Write out, word for word, only the data from its first line to the line containing "return rim_y +".

BEGIN MATERIAL

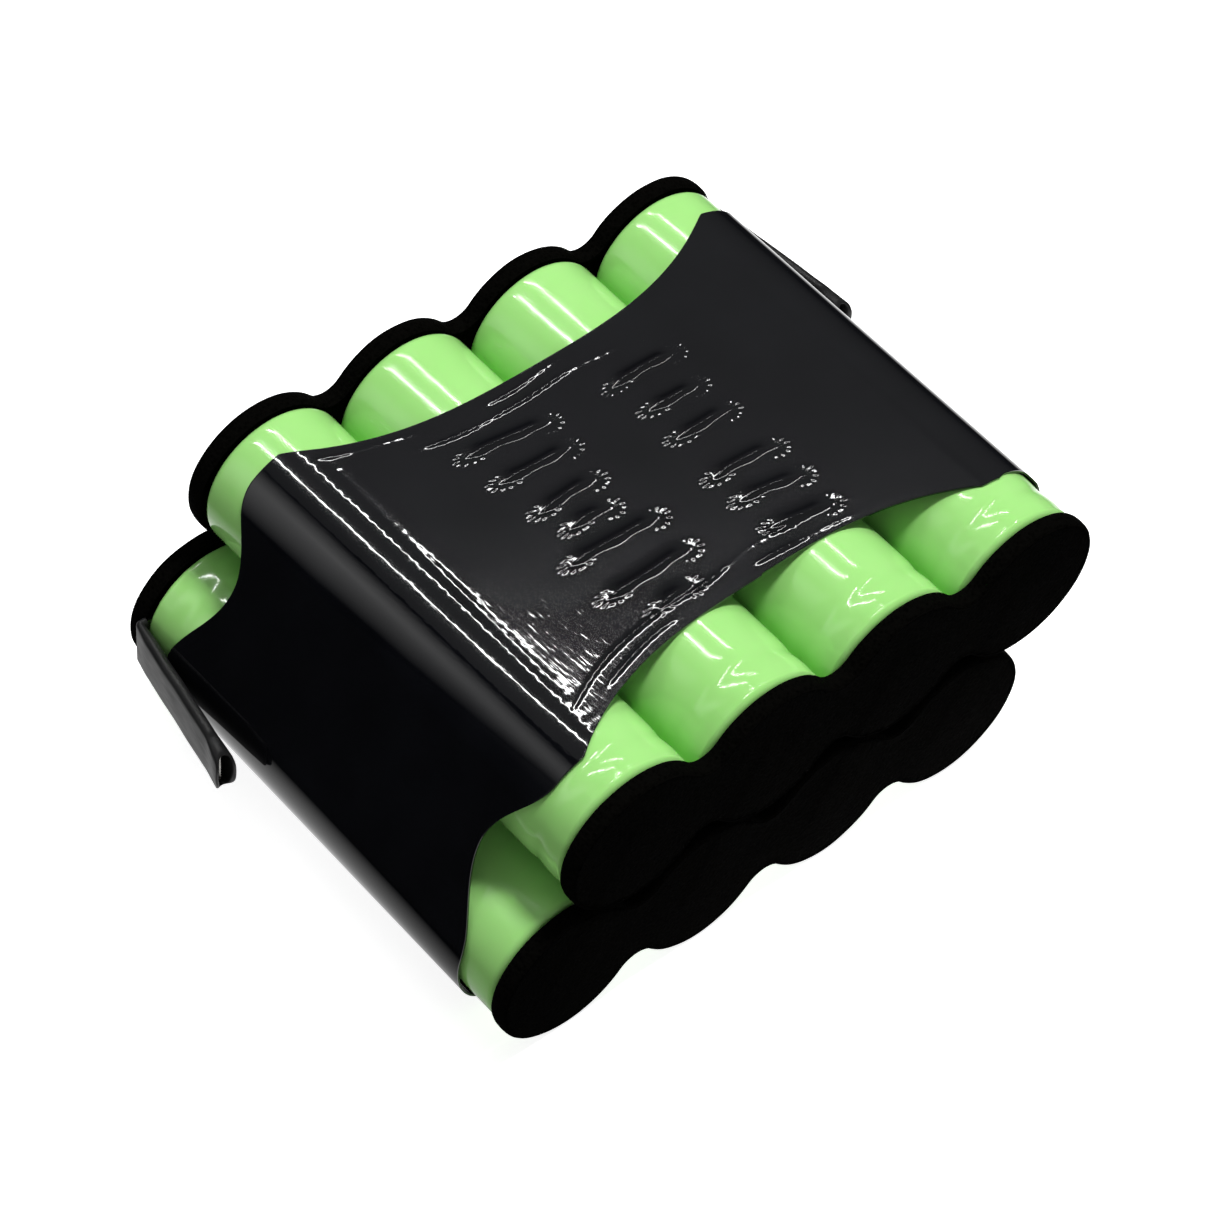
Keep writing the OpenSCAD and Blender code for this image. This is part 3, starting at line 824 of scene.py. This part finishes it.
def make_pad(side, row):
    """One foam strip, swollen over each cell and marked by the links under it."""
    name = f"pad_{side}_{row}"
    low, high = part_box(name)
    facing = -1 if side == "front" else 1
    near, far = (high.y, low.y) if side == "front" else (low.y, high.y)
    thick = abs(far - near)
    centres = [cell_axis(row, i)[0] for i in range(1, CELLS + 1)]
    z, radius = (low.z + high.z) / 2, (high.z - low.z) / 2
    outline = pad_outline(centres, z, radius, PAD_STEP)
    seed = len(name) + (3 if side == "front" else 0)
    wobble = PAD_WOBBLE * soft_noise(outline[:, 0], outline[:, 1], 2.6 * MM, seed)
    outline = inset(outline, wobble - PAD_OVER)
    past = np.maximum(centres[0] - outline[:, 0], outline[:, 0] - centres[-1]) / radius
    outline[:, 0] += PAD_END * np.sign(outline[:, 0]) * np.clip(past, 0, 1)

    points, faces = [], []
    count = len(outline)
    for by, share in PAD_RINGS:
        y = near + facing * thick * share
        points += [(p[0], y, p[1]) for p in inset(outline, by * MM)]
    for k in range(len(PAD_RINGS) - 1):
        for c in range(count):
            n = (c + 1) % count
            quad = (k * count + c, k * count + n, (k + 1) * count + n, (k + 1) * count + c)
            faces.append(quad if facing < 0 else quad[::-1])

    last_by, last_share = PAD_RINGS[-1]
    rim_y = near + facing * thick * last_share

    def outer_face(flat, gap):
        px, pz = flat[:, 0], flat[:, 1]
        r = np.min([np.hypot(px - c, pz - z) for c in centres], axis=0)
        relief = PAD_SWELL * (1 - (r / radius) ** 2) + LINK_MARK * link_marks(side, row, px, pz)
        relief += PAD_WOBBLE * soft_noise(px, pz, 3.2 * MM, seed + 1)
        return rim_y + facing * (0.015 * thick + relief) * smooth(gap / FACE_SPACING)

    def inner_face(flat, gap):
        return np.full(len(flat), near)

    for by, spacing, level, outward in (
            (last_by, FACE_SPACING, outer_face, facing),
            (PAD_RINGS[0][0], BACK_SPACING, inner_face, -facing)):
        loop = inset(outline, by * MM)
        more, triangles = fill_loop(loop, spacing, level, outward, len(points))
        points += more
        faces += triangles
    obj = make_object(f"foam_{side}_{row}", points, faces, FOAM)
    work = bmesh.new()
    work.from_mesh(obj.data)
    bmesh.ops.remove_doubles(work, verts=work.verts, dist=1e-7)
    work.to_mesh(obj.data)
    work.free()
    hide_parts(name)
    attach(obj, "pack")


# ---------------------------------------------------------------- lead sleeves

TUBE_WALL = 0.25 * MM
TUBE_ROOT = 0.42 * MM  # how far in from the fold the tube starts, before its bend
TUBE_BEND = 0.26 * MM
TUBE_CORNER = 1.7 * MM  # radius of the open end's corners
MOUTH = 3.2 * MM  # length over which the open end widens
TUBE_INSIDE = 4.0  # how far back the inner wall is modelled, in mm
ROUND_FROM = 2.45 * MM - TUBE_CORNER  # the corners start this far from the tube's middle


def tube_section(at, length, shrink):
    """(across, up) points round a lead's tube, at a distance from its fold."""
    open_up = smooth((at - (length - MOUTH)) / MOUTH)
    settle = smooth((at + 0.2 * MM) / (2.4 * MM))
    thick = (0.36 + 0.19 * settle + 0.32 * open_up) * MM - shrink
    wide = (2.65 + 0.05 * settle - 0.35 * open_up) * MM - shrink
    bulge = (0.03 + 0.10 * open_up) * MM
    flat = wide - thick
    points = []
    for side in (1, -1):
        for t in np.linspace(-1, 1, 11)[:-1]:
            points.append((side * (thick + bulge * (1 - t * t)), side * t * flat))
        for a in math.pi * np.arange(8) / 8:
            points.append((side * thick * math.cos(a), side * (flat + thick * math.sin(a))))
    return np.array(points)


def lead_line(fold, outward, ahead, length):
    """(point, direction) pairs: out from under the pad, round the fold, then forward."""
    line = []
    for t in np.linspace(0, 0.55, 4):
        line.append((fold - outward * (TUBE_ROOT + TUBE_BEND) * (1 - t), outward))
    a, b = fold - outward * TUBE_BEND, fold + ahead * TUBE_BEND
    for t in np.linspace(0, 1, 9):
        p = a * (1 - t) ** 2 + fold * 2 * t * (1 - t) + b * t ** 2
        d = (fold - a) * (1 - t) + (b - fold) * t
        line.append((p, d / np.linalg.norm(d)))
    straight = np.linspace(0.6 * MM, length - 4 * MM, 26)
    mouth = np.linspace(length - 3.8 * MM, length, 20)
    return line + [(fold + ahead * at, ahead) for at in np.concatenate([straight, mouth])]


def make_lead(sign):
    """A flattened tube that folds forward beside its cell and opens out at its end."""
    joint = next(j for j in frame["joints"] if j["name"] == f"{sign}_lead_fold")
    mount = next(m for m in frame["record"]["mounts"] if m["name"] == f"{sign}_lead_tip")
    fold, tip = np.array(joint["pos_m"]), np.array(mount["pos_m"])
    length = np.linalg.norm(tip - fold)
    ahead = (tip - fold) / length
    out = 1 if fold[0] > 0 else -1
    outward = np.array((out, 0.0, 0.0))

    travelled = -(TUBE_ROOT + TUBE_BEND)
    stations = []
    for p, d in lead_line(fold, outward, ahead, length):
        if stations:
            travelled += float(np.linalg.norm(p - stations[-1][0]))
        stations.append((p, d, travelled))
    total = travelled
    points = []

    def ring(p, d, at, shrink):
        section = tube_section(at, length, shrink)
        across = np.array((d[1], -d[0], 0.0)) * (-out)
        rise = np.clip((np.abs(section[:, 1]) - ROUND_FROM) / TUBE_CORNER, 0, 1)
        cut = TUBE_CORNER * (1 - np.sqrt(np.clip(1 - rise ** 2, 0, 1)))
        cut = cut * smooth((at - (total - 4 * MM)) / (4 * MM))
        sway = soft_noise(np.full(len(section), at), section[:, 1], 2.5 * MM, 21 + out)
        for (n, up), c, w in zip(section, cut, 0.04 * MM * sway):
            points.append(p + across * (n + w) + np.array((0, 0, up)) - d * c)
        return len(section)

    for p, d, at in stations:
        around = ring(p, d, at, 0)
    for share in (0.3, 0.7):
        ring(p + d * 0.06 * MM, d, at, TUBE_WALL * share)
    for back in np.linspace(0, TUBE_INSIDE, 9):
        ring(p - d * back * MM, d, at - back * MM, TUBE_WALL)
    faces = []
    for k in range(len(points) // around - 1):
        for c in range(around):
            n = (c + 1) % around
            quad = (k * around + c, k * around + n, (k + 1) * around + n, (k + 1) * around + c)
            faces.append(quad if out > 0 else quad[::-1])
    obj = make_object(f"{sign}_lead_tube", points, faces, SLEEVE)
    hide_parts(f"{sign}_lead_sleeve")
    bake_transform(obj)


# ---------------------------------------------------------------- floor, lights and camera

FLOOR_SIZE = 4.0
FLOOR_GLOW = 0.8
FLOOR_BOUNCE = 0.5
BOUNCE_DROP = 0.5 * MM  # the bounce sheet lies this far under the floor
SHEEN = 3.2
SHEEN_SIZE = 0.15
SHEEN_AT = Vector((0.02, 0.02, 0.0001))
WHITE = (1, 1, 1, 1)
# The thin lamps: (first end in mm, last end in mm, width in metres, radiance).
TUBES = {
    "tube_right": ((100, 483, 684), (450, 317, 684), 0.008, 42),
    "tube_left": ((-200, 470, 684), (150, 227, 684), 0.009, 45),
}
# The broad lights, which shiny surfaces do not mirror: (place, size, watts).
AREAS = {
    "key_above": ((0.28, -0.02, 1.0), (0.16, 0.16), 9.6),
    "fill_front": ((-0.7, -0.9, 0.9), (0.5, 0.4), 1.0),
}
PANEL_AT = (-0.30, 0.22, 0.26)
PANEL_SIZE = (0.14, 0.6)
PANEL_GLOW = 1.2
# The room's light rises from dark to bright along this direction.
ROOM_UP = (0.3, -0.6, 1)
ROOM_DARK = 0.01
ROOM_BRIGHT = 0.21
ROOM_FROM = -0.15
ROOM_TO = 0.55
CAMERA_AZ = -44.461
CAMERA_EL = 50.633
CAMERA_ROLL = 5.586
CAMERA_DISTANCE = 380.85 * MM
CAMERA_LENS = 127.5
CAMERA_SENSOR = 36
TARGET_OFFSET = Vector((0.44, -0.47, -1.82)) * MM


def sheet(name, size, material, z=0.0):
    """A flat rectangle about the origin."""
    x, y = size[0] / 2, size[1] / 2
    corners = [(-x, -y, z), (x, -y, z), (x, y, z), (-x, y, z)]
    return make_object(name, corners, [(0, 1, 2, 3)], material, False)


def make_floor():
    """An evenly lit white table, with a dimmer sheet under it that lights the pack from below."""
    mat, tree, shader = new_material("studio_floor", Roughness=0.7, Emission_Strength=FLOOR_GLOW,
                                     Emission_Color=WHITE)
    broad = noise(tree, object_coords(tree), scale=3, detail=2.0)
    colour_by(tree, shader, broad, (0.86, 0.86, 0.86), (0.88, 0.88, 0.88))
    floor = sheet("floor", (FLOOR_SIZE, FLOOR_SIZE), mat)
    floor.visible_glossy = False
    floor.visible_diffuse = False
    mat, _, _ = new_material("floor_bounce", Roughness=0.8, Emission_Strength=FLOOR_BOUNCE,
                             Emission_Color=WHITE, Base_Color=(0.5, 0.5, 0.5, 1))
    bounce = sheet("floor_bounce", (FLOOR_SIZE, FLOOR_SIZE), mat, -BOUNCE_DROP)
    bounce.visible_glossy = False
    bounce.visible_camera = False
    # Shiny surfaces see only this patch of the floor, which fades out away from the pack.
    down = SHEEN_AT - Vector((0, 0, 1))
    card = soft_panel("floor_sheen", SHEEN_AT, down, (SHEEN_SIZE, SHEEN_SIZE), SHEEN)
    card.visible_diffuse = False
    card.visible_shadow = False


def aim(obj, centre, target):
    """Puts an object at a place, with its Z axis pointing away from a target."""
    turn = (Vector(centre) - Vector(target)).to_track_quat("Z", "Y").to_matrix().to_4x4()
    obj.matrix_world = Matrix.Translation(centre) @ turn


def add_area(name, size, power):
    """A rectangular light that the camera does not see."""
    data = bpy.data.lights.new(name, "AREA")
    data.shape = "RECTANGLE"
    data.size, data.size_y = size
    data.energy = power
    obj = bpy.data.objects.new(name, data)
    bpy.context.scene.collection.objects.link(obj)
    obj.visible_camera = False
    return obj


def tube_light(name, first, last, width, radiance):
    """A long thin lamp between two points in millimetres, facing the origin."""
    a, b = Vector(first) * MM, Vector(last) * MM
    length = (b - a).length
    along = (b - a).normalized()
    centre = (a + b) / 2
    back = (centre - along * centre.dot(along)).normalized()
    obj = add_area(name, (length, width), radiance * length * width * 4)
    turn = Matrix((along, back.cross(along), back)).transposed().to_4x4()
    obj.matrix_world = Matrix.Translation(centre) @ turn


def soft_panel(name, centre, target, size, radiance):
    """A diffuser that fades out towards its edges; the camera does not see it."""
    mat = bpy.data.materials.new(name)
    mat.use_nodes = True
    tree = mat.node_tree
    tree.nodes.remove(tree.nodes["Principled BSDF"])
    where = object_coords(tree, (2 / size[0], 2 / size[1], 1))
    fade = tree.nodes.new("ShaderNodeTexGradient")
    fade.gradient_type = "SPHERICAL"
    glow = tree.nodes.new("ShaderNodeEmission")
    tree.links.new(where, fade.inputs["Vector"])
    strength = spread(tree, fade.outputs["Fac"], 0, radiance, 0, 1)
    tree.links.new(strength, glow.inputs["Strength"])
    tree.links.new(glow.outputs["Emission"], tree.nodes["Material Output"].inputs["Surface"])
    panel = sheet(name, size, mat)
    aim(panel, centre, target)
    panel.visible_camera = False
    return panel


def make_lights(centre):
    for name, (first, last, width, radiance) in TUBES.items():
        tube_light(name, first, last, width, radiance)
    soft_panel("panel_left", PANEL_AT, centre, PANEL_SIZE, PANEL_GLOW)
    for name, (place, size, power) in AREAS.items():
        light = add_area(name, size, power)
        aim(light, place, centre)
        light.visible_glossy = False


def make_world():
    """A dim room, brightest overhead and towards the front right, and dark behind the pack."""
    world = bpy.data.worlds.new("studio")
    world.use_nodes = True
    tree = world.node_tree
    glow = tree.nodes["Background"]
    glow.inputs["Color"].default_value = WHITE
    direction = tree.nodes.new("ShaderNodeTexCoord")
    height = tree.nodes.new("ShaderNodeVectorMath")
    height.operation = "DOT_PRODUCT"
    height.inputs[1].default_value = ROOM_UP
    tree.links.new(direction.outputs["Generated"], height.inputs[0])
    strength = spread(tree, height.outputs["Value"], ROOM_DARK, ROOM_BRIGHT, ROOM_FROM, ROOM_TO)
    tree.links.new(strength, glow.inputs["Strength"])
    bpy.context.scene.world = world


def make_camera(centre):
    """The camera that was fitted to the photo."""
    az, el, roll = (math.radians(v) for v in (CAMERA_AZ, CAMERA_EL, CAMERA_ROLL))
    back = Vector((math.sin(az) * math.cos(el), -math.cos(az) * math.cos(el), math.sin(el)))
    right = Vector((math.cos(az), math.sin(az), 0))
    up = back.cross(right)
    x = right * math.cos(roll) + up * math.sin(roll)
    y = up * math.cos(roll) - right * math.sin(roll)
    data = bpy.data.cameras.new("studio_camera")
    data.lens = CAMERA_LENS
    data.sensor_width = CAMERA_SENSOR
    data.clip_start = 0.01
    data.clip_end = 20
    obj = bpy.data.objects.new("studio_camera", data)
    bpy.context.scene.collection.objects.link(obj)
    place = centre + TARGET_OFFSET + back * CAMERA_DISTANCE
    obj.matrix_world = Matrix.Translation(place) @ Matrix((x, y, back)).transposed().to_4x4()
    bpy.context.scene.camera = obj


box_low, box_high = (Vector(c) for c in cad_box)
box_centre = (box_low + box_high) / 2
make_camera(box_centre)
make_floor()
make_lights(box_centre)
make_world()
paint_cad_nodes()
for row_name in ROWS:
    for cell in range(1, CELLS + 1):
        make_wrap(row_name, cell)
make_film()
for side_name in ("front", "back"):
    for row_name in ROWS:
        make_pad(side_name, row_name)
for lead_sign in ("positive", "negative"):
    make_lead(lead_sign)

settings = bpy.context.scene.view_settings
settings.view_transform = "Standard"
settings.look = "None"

END MATERIAL

EXERCISE RESPONSE —
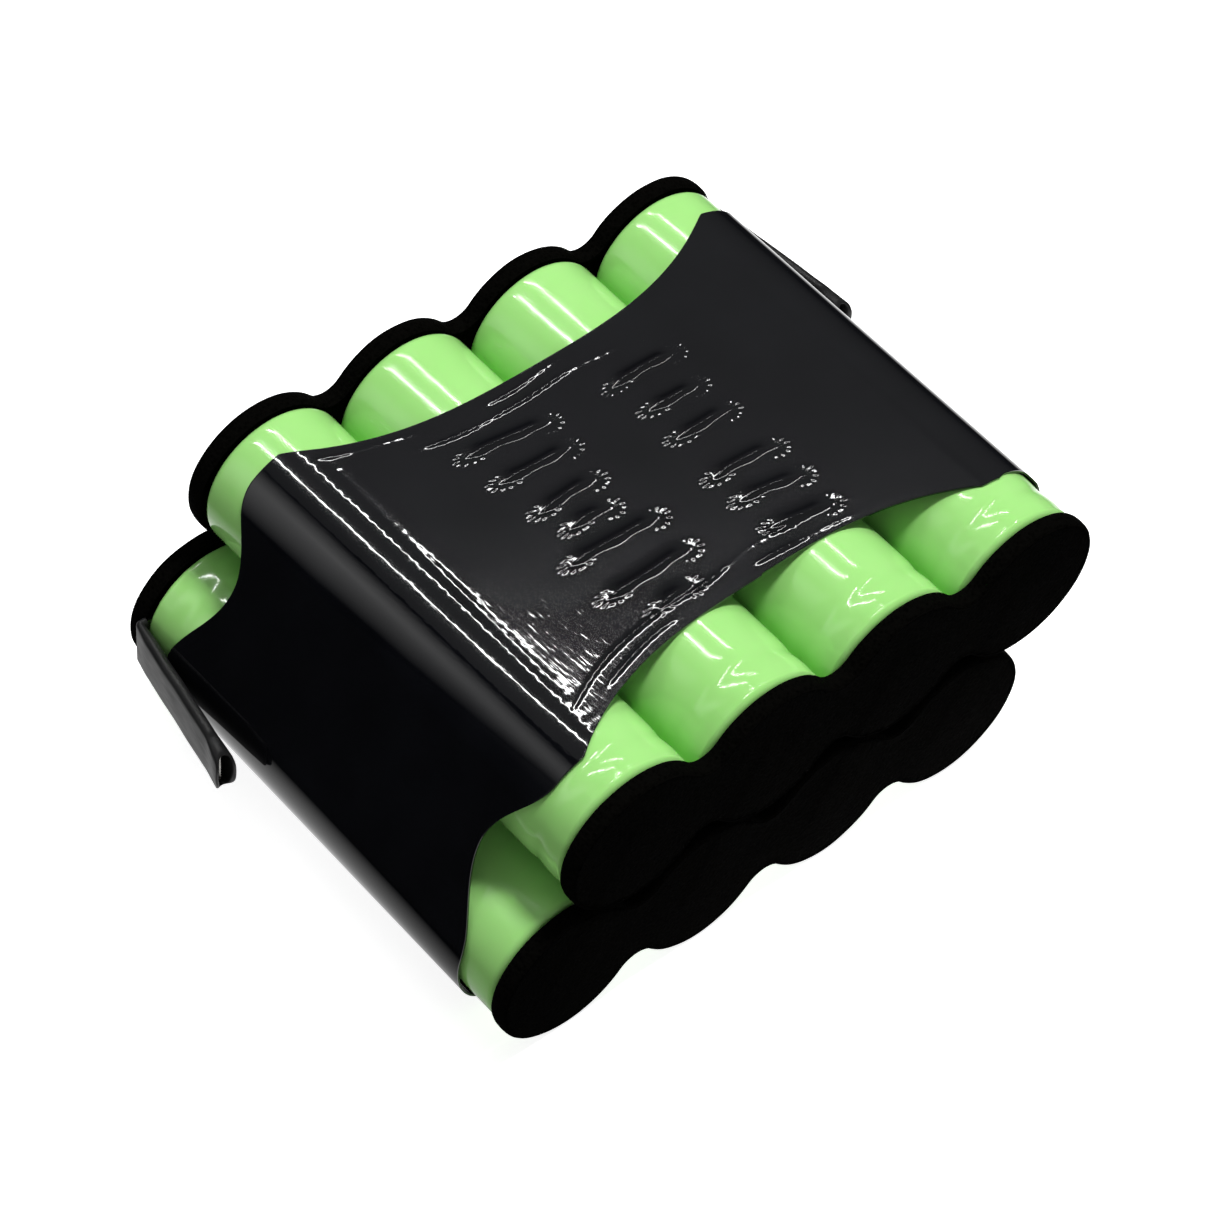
Keep writing the OpenSCAD and Blender code for this image. This is part 3, starting at line 824 of scene.py. This part finishes it.
def make_pad(side, row):
    """One foam strip, swollen over each cell and marked by the links under it."""
    name = f"pad_{side}_{row}"
    low, high = part_box(name)
    facing = -1 if side == "front" else 1
    near, far = (high.y, low.y) if side == "front" else (low.y, high.y)
    thick = abs(far - near)
    centres = [cell_axis(row, i)[0] for i in range(1, CELLS + 1)]
    z, radius = (low.z + high.z) / 2, (high.z - low.z) / 2
    outline = pad_outline(centres, z, radius, PAD_STEP)
    seed = len(name) + (3 if side == "front" else 0)
    wobble = PAD_WOBBLE * soft_noise(outline[:, 0], outline[:, 1], 2.6 * MM, seed)
    outline = inset(outline, wobble - PAD_OVER)
    past = np.maximum(centres[0] - outline[:, 0], outline[:, 0] - centres[-1]) / radius
    outline[:, 0] += PAD_END * np.sign(outline[:, 0]) * np.clip(past, 0, 1)

    points, faces = [], []
    count = len(outline)
    for by, share in PAD_RINGS:
        y = near + facing * thick * share
        points += [(p[0], y, p[1]) for p in inset(outline, by * MM)]
    for k in range(len(PAD_RINGS) - 1):
        for c in range(count):
            n = (c + 1) % count
            quad = (k * count + c, k * count + n, (k + 1) * count + n, (k + 1) * count + c)
            faces.append(quad if facing < 0 else quad[::-1])

    last_by, last_share = PAD_RINGS[-1]
    rim_y = near + facing * thick * last_share

    def outer_face(flat, gap):
        px, pz = flat[:, 0], flat[:, 1]
        r = np.min([np.hypot(px - c, pz - z) for c in centres], axis=0)
        relief = PAD_SWELL * (1 - (r / radius) ** 2) + LINK_MARK * link_marks(side, row, px, pz)
        relief += PAD_WOBBLE * soft_noise(px, pz, 3.2 * MM, seed + 1)
        return rim_y + facing * (0.015 * thick + relief) * smooth(gap / FACE_SPACING)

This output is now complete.